Quand on met ainsi les choses en perspective, on en a peu marre de l’arrogance de certains militants politiques qui agissent tels des adeptes éveillés, certains d’avoir compris mieux que tout le monde les rapports de force entre les humains, et qui cherchent à imposer à tous la géométrie de leur grille personnelle d’analyse du monde

Moi je pense que vous devriez douter de votre grille de lecture. Comme nous. Il se trouve que c’est notre vocation. Je ne vous ferai pas la leçon sur la manière dont fonctionne la dimension politique de la société, j’admets mon ignorance relative sur ce chapitre. En retour j’apprécierais qu’on nous lâche un peu quand on s’intéresse à des aspects de la réalité dont le champ politique n’est qu’une facette mineure qui ne mérite pas de tout phagocyter.

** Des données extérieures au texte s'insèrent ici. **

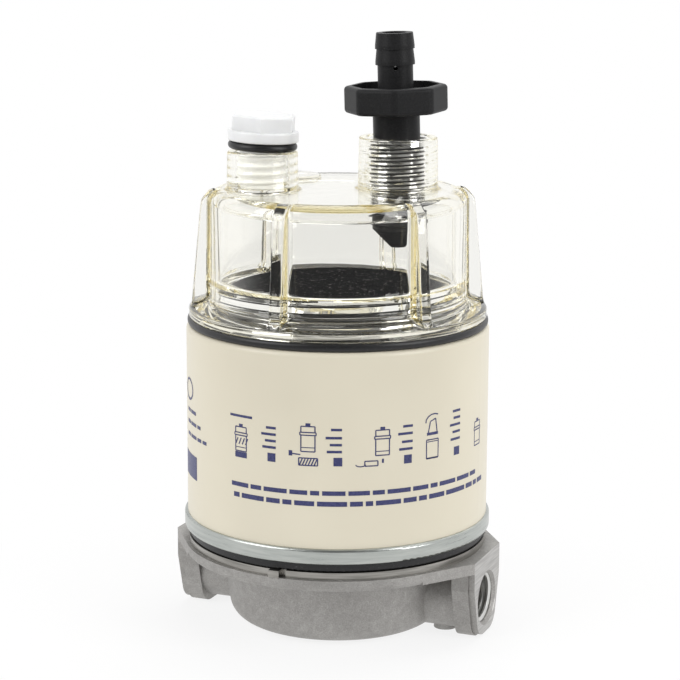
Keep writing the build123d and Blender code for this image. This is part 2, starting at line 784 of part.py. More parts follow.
# Sensor port plug: hexagon head, flange, and a hollow threaded body
with BuildPart() as sensor_plug:
    flange_foot = 2 * plug_seal_section + seat_gap
    with BuildSketch(plug_plane.offset(flange_foot)):
        Circle(plug_flange_radius)
    extrude(amount=plug_flange_height)
    fillet(sensor_plug.edges(), plug_edge)
    with BuildSketch(plug_plane.offset(flange_foot + plug_flange_height)):
        RegularPolygon(plug_hex_flats / 2, 6, major_radius=False, rotation=plug_hex_turn)
    extrude(amount=plug_hex_height)
    chamfer(sensor_plug.faces().sort_by(plug_axis)[-1].edges(), plug_edge)
    with BuildSketch(plug_plane.offset(flange_foot)):
        Circle(plug_body_radius)
    extrude(amount=-plug_body_length)
    chamfer(sensor_plug.faces().sort_by(plug_axis)[0].edges(), plug_edge)
    with BuildSketch(plug_plane.offset(flange_foot - plug_body_length)):
        Circle(plug_bore_radius)
    extrude(amount=plug_bore_depth, mode=Mode.SUBTRACT)
sensor_plug.part.label = "sensor_plug"
export_step(sensor_plug.part, "parts/sensor_plug.step")

# Seal ring under the plug's flange
with BuildPart() as plug_seal:
    with BuildSketch(Plane(plug_plane.origin, plug_plane.x_dir, -plug_plane.y_dir)):
        with Locations((plug_seal_radius, plug_seal_section)):
            Circle(plug_seal_section)
    revolve(axis=plug_axis)
plug_seal.part.label = "plug_seal"
export_step(plug_seal.part, "parts/plug_seal.step")
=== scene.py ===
"""Looks of a spin-on fuel filter and water separator that stands upside down on its cast head.

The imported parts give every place. Lengths here are in millimetres, and a mesh is scaled to metres as it
is made. Angles are in degrees about the filter's axis, from the +X port.
"""

import json
from math import asin, ceil, cos, degrees, floor, hypot, pi, radians, sin, sqrt, tan, tau

import bmesh
import bpy
from mathutils import Matrix, Vector


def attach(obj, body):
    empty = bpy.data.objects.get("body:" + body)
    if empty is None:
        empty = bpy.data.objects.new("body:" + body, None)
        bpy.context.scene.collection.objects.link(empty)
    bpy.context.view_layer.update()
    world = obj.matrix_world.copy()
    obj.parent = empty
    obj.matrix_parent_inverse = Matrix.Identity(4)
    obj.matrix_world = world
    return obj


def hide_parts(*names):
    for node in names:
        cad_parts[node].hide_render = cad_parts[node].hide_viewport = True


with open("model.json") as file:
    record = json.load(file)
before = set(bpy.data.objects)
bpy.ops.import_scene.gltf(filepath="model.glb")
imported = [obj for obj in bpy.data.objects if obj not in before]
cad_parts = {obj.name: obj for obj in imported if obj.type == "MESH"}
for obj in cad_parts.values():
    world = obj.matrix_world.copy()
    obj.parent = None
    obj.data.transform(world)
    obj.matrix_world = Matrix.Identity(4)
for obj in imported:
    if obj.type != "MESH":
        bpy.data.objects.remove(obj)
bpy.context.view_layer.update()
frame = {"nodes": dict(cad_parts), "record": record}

MM = 0.001

# Camera, fitted to the ellipses of the can and its rings
CAMERA_ANGLE = -68.0         # where it stands, seen from the filter's axis
CAMERA_DISTANCE = 560.0
CAMERA_HEIGHT = 190.3
CAMERA_PITCH = 0.208         # radians, downwards
CAMERA_YAW = 0.001
CAMERA_ROLL = 0.0045
FOCAL_PIXELS = 2267.0
PICTURE_SIDE = 680
SENSOR = 36.0

# Sizes that the finishes and the finer forms share with the parts
RIM_FOOT, RIM_TOP = 20.9, 22.7
PORT_FACE = 40.7
PORT_HEIGHT = 9.3
PORT_RADIUS = 6.2
CAN_RADIUS, CAN_FOOT = 38.1, 27.7
NECK_RADIUS, NECK_TOP = 29.6, 85.1
BOWL_FOOT, BOWL_TOP = 78.97, 110.8
BOWL_STEP_FOOT, BOWL_STEP_TOP = 88.5, 89.5
BOWL_CEILING = 108.2
BOWL_TURN = 27.5             # direction of the drain boss, the sensor boss is opposite
DRAIN_OFFSET, DRAIN_BOSS_TOP = 14.9, 123.6
SENSOR_OFFSET, SENSOR_BOSS_TOP = 18.9, 120.3
PLUG_LEVEL = 120.64          # where the plug's leaning frame stands
DRAIN_TILT, PLUG_TILT = 1.8, 2.5
PLUG_THREAD_RADIUS = 5.6
DRAIN_THREAD_RADIUS = 6.6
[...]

Il est bien possible que je manque de culture politique pour aborder de la manière la plus pertinente possible certains sujets. Heureusement, les zététiciens prétendent rarement avoir totalement épuisé les tenants et aboutissants d’un thème. Mais il est fort possible également que ceux qui focalisent leur critique du mouvement sceptique sur la dimension politique qu’ils veulent le voir assumer manquent un peu de compréhension sur ce que ce mouvement est en réalité.

Le mot « zététique »

Un dernier point pour vous demander de ne pas renoncer à utiliser le mot zététique juste parce certains l’emploient mal ou que d’autres cherchent à le diaboliser. Ne laissons pas les nuisibles décider du sens des mots. Les militants le savent bien du reste, c’est une leçon qu’ils peuvent nous donner. Ils ne renoncent pas au mot féminisme par exemple, quand bien même il provoque parfois des réactions de rejes à cause des caricatures dont il fait l’objet. Je continuerai à utiliser le mot zététique pour décrire ce que je fais, et si vous avez envie de faire quelque chose qui mérite d’être appelé zététique, alors faites-en autant. Mais si vous voulez juste vous fritter sur les réseaux sociaux avec des gens dont vous voulez moquer les idées, alors s’il vous plait, choisissez un autre mot.

Inventez le vôtre. L’alternative est féconde !

2 réponses
    • Romain
      Romain dit :

      intéressant, ton blog, mais très (trop?) incisif, du débunking au bulldozer. Mais certains l’auront cherché…
      C’est à Hypatie que fait référence Mendax dans « réponse à une maman antivax »?